Now you are ready to start brewing. Pour some water over the coffee, just enough to evenly saturate the coffee without too much water dripping through – about 30ml, this is double the weight of the ground coffee we are using to brew 250ml. You will see bubbles on top of the wet coffee bed emerging. This process is called ‘coffee bloom’ and starts the chemical reaction which removes gases from the coffee.
Step #7: @ 0:30 - Continue adding water
After 30 seconds, keep adding water to the coffee bed by slowly pouring in circles from the inside out. Make sure not to overfill the filter. Repeat until the scale measures 250g.
Step #8: @ 3:00 - Sit back, relax and enjoy
Well done! You made a delicious pour over using the Hario V60.
And remember it is all about YOUR taste buds and you are sitting in the driver’s seat brewing the cup you enjoy.
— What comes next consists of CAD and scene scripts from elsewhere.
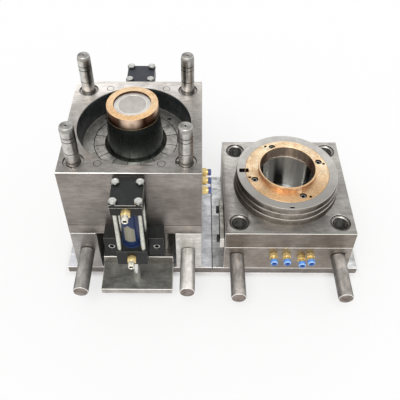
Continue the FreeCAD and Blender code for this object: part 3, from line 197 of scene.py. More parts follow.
def ground(name, tone, dark, stain, rough=0.38, grain=(22.0, 850.0, 850.0), cloud=11.0,
           stained=0.35, marks=0.35, mottle=0.13, light_fades=(), metal=1.0, sides=None):
    """Ground plate steel: fine lines along the grain, clouds of oil film, stains and handling marks.

    Each fade paints light or shade along an axis: it gives the axis, two places on it in millimetres and the
    brightness at each of them.
    sides gives an axis and the brightness where a round bar turns away along it: painted shade down the bar's
    sides.
    """
    finish = Finish(name, metal)
    lines = finish.noise(finish.scaled(*grain), 1.0, 3.0, 0.6)
    clouds = finish.noise(finish.place, cloud, 6.0, 0.62)
    blots = finish.noise(finish.scaled(1.3, 1.0, 0.8, 31.0), cloud * 0.55, 5.0, 0.7)
    stretch = (40.0 if value < 100 else 130.0 for value in grain)
    patches = finish.noise(finish.scaled(*stretch), 1.0, 4.0, 0.65)
    specks = finish.noise(finish.place, 210.0, 3.0, 0.7)
    scored = finish.sum("MAXIMUM", finish.scratches(33.0), finish.scratches(-52.0, 4.0, 310.0, 0.71))
    colour = finish.mix(finish.ramp(clouds, 0.34, 0.62), dark, tone)
    colour = finish.mix(finish.ramp(blots, 0.54, 0.74, 0.0, stained), colour, stain)
    colour = finish.shade(colour, finish.ramp(patches, 0.28, 0.72, 1.0 - mottle, 1.0 + mottle))
    colour = finish.shade(colour, finish.ramp(lines, 0.25, 0.75, 0.88, 1.10))
    colour = finish.shade(colour, finish.ramp(specks, 0.62, 0.8, 1.0, 0.78))
    colour = finish.shade(colour, finish.ramp(scored, 0.0, 1.0, 1.0, 1.0 + marks))
    # Painted light and shade along axes.
    colour = finish.painted_light_along(colour, light_fades)
    # Painted shade down the sides of round bars.
    if sides:
        colour = finish.rounded(colour, *sides)
    finish.set("Base Color", colour)
    film = finish.ramp(clouds, 0.3, 0.7, rough + 0.10, rough - 0.06)
    finish.set("Roughness", finish.sum("ADD", film, finish.ramp(lines, 0.2, 0.8, -0.04, 0.06)))
    return finish.bump(finish.sum("ADD", lines, finish.sum("MULTIPLY", scored, -2.2 * marks)), 0.02, 0.6)


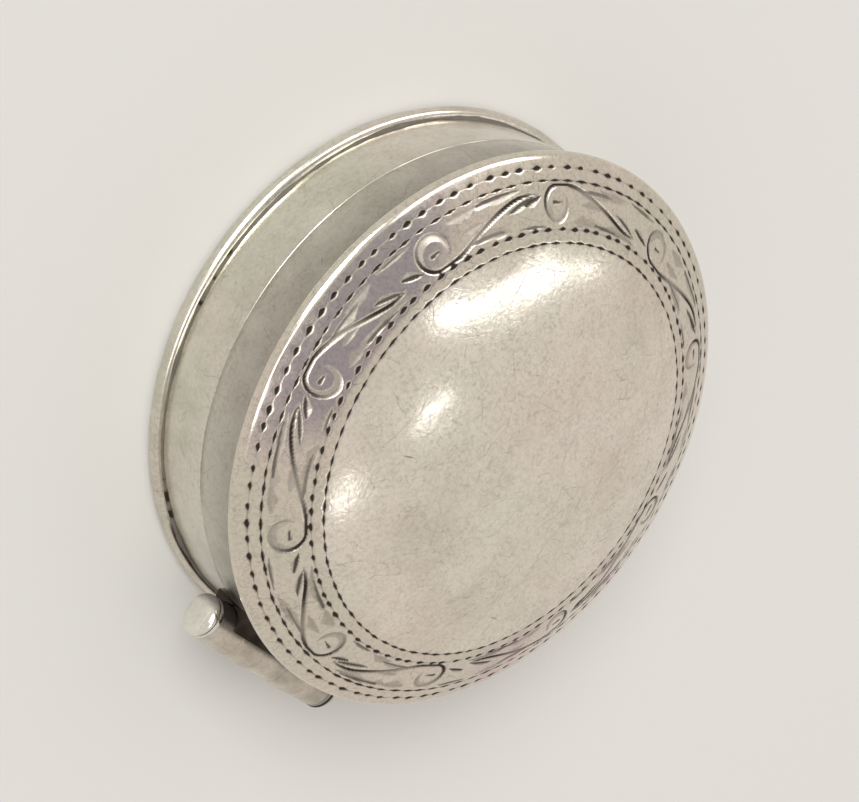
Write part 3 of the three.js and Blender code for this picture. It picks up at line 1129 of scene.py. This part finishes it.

Don’t be afraid to experiment.
Getting started with pour-over brewing?
Check out our pour-over coffee set which got everything you need to get started on your brewing journey: 3 x 100g filter coffee and the popular Hario Mini dripper set.
Psssst: Some handy tips when brewing your pour over with the Hario V60
Which Hario V60 size should you use? You may have noticed, the Hario V60 range comes in different sizes: 1 cup, 2 cup and 3 cup design. The 2 cup design can easily brew 1 – 4 cups in a single session.
You don’t have a grinder? Simply order pre-ground coffee selecting a fine to medium grind size.
You don’t have a scale?
For measuring the dose (ground coffee) coffee simply use a measuring spoons. 1 level tablespoon of fine to medium ground coffee is approximately 7g and 1 level teaspoon equates to approximately 2g of coffee. If you are using the Hario V60 measurement spoon, it measures 8g, 10g and 12g.
For measuring the yield (brewed coffee), use a measuring cup. Fill it up to the level of water you want to brew, for example 250ml. Transfer the water into your favourite mug and see to what level 250ml equates.
Experiment with the coffee grind size to brew coffee that is not just delicious, but exactly to your taste. The grind size of your coffee determines the surface area and contact time between coffee and water. More finely ground coffee provides more extraction, slows down the flow and increases the total brewing time which may result in some bitterness in the cup. So, if your pour over tastes a bit too bitter, simply opt for a little coarser grind setting. If your pour over tastes a bit too sour, simply go a bit finer in your grind setting.